British, Dutch and Icelandic negotiators are still searching for a solution to the impasse, and Icelandic Finance Minister Steingrimur J. Sigfusson said, "It is important that we do it as quickly as possible." British Finance Minister Alistair Darling told the BBC on Sunday that "the fundamental point for us is that we get our money back, but we're prepared to be flexible."
Iceland is particularly interested in a solution out of fear that Britain and Holland could block progress on a €2.1 billion rescue package for Iceland from the International Monetary Fund as well as its bid for European Union membership. Seeking a safe haven from its financial woes, Iceland applied for EU membership on July 16.
In Monday's newspapers, German commentators weigh in on whether the Icelanders have made the right choice.
The center-left Süddeutsche Zeitung writes:
"Icelanders are placing part of the blame for the crash of their banking system on shortcomings in Europe's financial system. Many argue that the EU made this system itself. But Iceland chose to be part of that system. Before the crash, the island-nation's politicians were more than happy to accept the rules of the game for European financial markets, and they even helped their banks. At best, they might have been starry-eyed -- and possibly even corrupt. ... Either way, they were elected representatives of the people, so the Icelanders bear some responsibility for the calamity."
"Still, the critics in Iceland are right about one thing, namely, that the body of international rules and regulations is full of holes. If it hadn't been, bankers in Reykjavik would have had a much harder time plundering small-time investors overseas, with little oversight, and pushing their country to the brink of bankruptcy. European financial market regulations did not cause such activity, but they also did nothing to prevent it. As such, EU member states also bear some responsibility. A new Icesave agreement should reflect these facts and distribute the burdens between the affected states accordingly."
Left-leaning Die Tageszeitung writes:
"(Iceland's voters made) a wise decision. Otherwise, they would have destroyed their country. It's bad enough that, two years ago, London and The Hague made up for the losses of their citizens who had invested in the collapsed Icesave bank. Why should a country compensate investors who voluntarily put their money at risk in the hopes of making exorbitant profits? Those who hand their money over to shady speculators do so at their own risk. Demanding the lost money from every single Icelander goes against the logic of market capitalism."
"Of course, Icelanders also bear responsibility for the fact that their banks were insolvent. Over the course of a decade, lured by the promise of becoming the world's wealthiest island, Icelanders supported their government's market-friendly policies, which in turn eliminated the Scandinavian-type welfare state it previously had. That's enough for them to deal with already."
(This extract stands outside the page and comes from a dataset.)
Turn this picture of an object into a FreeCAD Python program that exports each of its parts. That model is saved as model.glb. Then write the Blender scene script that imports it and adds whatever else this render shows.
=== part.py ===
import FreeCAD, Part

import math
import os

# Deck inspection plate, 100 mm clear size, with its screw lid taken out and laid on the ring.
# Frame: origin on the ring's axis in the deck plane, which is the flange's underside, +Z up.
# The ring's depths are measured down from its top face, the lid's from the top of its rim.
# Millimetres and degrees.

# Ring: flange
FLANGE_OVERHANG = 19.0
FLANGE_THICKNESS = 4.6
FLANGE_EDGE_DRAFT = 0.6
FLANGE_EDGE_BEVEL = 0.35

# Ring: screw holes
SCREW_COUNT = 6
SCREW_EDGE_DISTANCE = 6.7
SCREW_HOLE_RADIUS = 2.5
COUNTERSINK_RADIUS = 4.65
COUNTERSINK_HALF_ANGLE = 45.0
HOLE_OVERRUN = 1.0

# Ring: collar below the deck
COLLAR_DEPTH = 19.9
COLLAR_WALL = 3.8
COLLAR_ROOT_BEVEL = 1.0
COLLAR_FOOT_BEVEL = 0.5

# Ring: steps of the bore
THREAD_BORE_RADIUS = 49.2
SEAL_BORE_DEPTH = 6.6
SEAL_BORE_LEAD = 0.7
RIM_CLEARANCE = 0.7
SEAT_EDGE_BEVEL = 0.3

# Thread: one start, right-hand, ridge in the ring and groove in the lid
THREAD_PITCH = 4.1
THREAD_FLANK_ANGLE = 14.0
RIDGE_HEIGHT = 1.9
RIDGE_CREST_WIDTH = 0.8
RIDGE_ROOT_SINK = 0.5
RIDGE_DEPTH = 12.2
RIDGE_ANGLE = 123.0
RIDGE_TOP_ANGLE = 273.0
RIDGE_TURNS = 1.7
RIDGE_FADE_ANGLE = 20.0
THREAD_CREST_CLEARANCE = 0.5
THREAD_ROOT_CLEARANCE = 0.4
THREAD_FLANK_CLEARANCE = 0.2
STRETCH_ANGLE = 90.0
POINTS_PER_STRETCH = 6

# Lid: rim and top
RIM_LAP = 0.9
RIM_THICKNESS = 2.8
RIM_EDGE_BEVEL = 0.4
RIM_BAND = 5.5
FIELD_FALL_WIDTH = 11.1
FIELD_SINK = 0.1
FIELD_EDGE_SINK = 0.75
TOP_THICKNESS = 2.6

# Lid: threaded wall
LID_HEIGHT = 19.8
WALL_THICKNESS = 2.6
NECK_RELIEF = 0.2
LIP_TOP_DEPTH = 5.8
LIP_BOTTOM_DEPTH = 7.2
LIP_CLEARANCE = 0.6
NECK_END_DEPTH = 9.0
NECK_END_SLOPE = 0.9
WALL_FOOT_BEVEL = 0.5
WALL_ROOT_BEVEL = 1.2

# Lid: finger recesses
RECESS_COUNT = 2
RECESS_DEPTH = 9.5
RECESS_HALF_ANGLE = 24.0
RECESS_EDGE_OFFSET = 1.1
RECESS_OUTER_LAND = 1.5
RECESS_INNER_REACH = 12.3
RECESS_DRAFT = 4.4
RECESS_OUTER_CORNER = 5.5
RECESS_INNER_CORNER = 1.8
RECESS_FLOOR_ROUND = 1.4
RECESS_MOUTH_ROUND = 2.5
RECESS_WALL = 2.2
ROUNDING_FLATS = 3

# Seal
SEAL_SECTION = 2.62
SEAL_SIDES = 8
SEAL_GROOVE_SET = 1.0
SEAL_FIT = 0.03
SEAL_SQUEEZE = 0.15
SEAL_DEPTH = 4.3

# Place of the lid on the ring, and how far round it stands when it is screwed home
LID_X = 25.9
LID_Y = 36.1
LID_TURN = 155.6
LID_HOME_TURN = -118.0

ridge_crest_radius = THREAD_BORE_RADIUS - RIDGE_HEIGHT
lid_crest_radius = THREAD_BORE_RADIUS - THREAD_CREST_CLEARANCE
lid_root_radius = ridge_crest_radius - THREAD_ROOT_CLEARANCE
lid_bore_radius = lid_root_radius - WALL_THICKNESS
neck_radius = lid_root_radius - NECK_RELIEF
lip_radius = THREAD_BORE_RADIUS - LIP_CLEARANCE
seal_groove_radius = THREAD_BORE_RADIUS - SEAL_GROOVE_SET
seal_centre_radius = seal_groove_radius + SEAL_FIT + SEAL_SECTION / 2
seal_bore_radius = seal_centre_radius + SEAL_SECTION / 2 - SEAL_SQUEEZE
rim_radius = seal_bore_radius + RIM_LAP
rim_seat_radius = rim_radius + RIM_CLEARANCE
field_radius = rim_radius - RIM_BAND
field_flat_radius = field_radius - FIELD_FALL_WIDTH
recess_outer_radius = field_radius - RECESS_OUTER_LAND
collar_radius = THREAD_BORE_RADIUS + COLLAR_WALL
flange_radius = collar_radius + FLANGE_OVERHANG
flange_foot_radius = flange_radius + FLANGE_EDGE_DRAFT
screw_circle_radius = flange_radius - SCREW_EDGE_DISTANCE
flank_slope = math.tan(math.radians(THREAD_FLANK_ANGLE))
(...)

The business daily Handelsblatt writes:
"Since the outbreak of the financial crisis, it has become fashionable for countries to privatize bank profits while collectivizing their losses. The Icelanders have dared to refute this principle. To point fingers at them now and complain is just plain wrong. What other Western population would have decided otherwise in a referendum?"
"The Icelanders have held their ground -- and are right to do so. Why should they foot the bill for the debts that a handful of financial oligarchs piled up ...? Such a vote would have turned out the same in Germany, Great Britain or the United States, had their populations had been allowed to vote bank bailout measures."
"The Icelanders have put an important twist on the debate over how to work through the financial crisis. What's tragic is that, in settling this matter of principle, they have created an obstacle to their future. The affront this causes to two EU member states might make their EU accession more difficult."
The center-right Frankfurter Allgemeine Zeitung writes:
"As long as things were going well for them, British and Dutch Icesave customers pocketed high interest payments, so both sides are responsible. For the next round of negations, there should be an independent mediator at the table. The law of the strongest should not hold sway when it comes to countries that are friends."
"Iceland is the testing lab of the financial crisis, and it brings up a lot of questions. What would happen if a population could vote on whether to bear the costs for its banks' losses? Or the debts that its politicians have piled up? The question is not as crazy as it might sound. One of the core elements of any democracy is popular control over tax revenues. Bankers and politicians have a lot to be afraid of because, in the past, they have made so few efforts to explain to people the oft-invoked 'systemic risk' for which they are spending the money of other people and generations. But, for their part, citizens and consumers must also recognize that they tolerated this shortcoming for far too long.